How do we approach to dynamical problems in which identical waveforms won’t be observed and the responses of systems and structures cannot be predicted as the deterministic quantity? This course presents basic ideas for introducing probabilistic viewpoints and methods to these dynamical problems. The course will cover fundamental theory of probability and theory of stochastic processes, and focus on stochastic differential equations. We will also go over wide range of applications of stochastic dynamics.
By the end of this course, the students will be able to:
1) Understand the basic concepts of stochastic dynamics
2) Learn the probabilistic approach to random or uncertain phenomena
3) Acquire knowledge of stochastic differential equations
Probabilistic Viewpoint, Stochastic Dynamics, Stationarity and Nonstationarity, Markov Process, Wiener Process, Stochastic Differential Equations,
Stochastic Response Analysis
|✔ Specialist skills||Intercultural skills||Communication skills||Critical thinking skills||Practical and/or problem-solving skills|
At the beginning of each class, the points of the previous class are reviewed. Towards the end of class, the subjects planned on that day will be explained and discussed.

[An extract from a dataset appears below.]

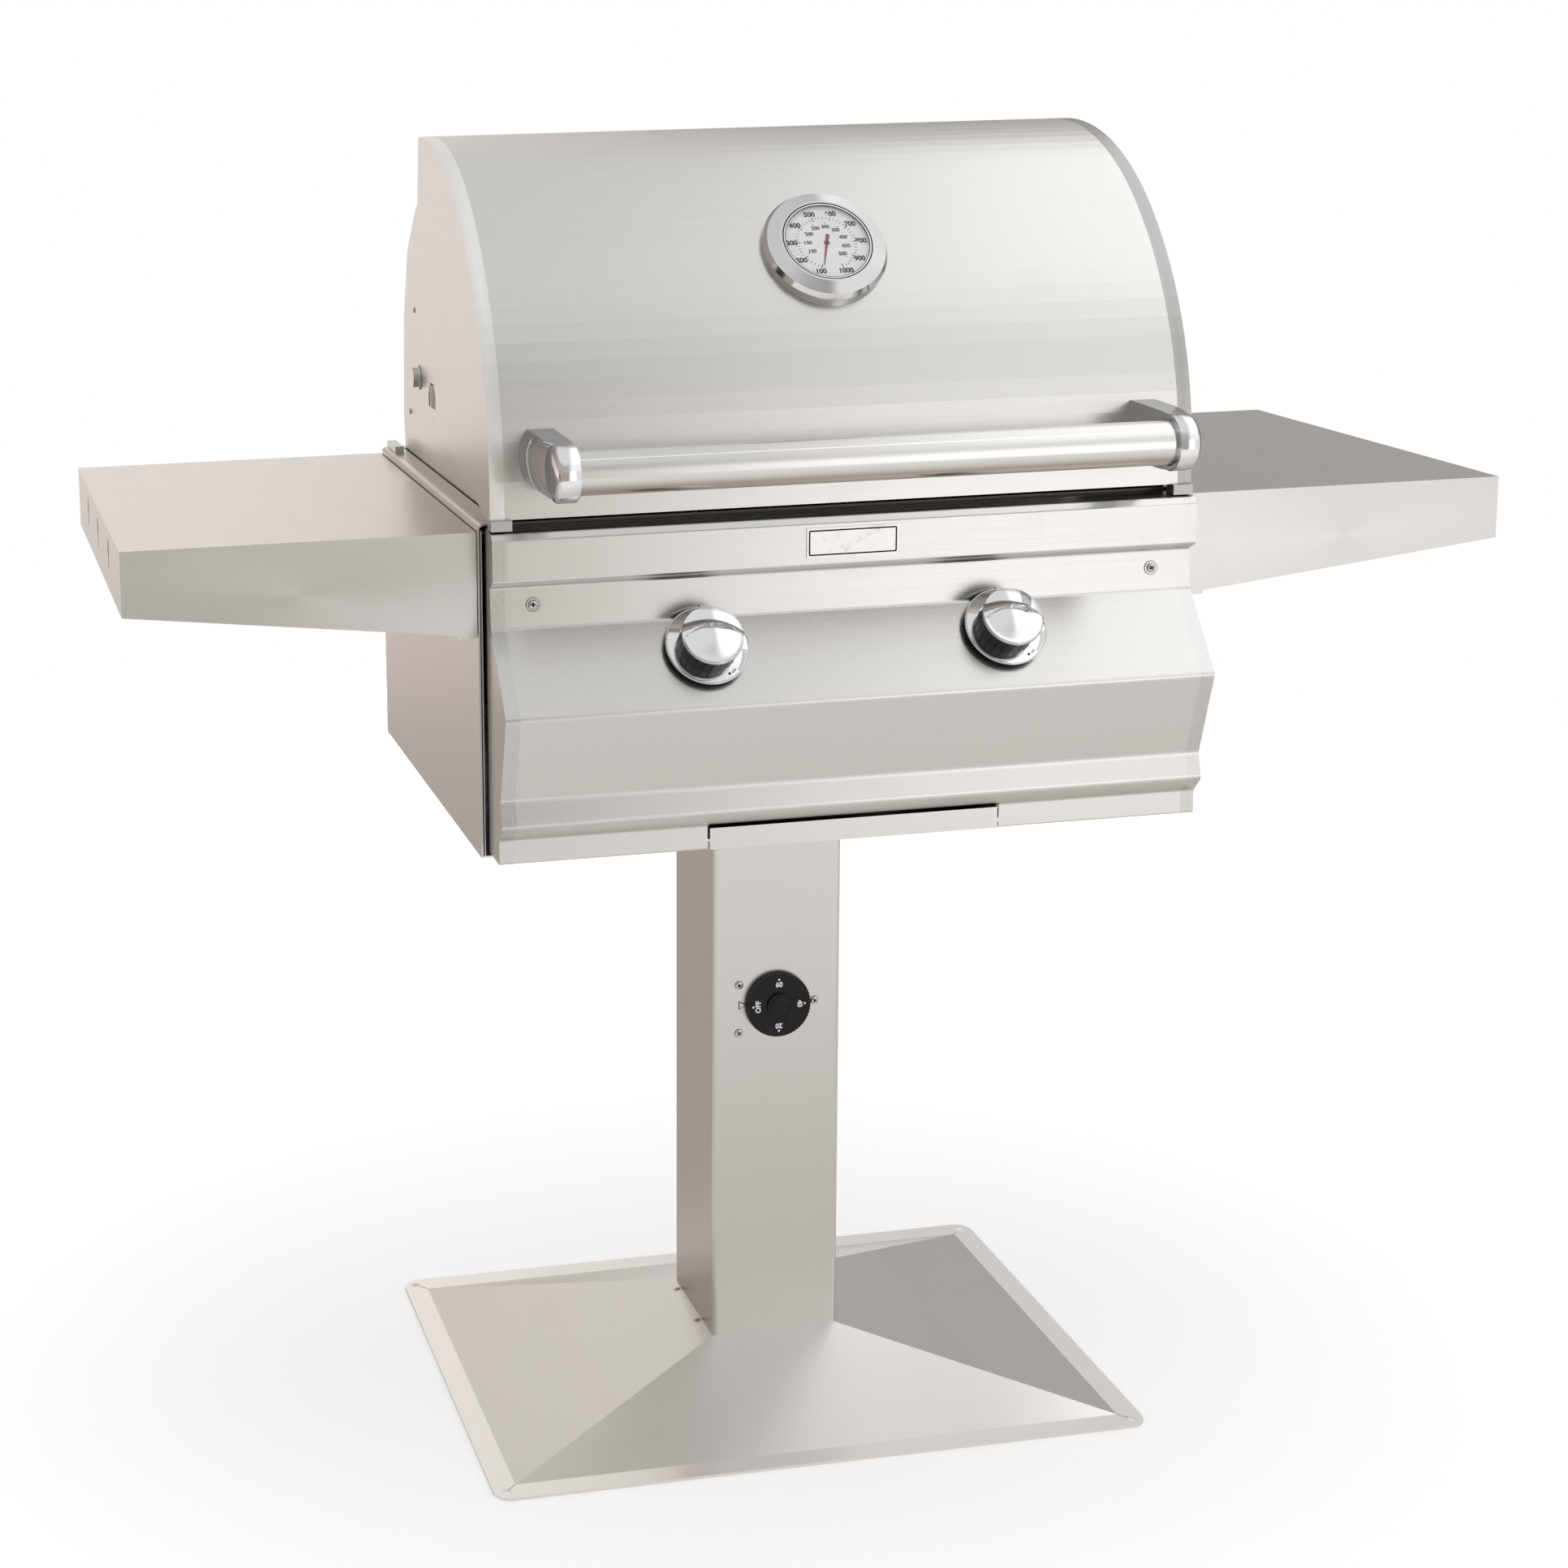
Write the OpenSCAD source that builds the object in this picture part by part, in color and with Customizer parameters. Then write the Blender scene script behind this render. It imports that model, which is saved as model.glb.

|Course schedule||Required learning|
|Class 1||Introduction to Stochastic Dynamics －Probabilistic viewpoint, Random phenomena, Uncertain system||Probabilistic viewpoint|
|Class 2||Probability Theory －Probability space, Random Variable, Moments, Convergence, Conditional Expectation||Understanding of probability and random variables|
|Class 3||Stochastic Processes －Basic concepts, Moment function, Stationary process, Mean square calculus||Basic concepts of stochastic processes|
|Class 4||Stochastic Processes －Markov process, Independent increment process, Wiener process, White noise||Classification of stochastic processes|
|Class 5||Stochastic Processes －Kinetic equation, Fokker-Planck equation||Derivation of Fokker-Planck equation|
|Class 6||Stochastic Processes －Diffusion process||Basic concepts of diffusion process|
|Class 7||Stochastic Differential Equations －SDE and its solutions, Stochastic integral||Concepts of stochastic integral|
|Class 8||Stochastic Dynamics －Stochastic dynamics in various research fields||Stochastic dynamics in various research fields|
1) Students will be assessed on understanding of the basic theory and its application associated with stochastic dynamics.
2) Grades will be evaluated based on exercise problems and course reports.
No prerequisites are necessary, but enrollment in the related courses is desirable.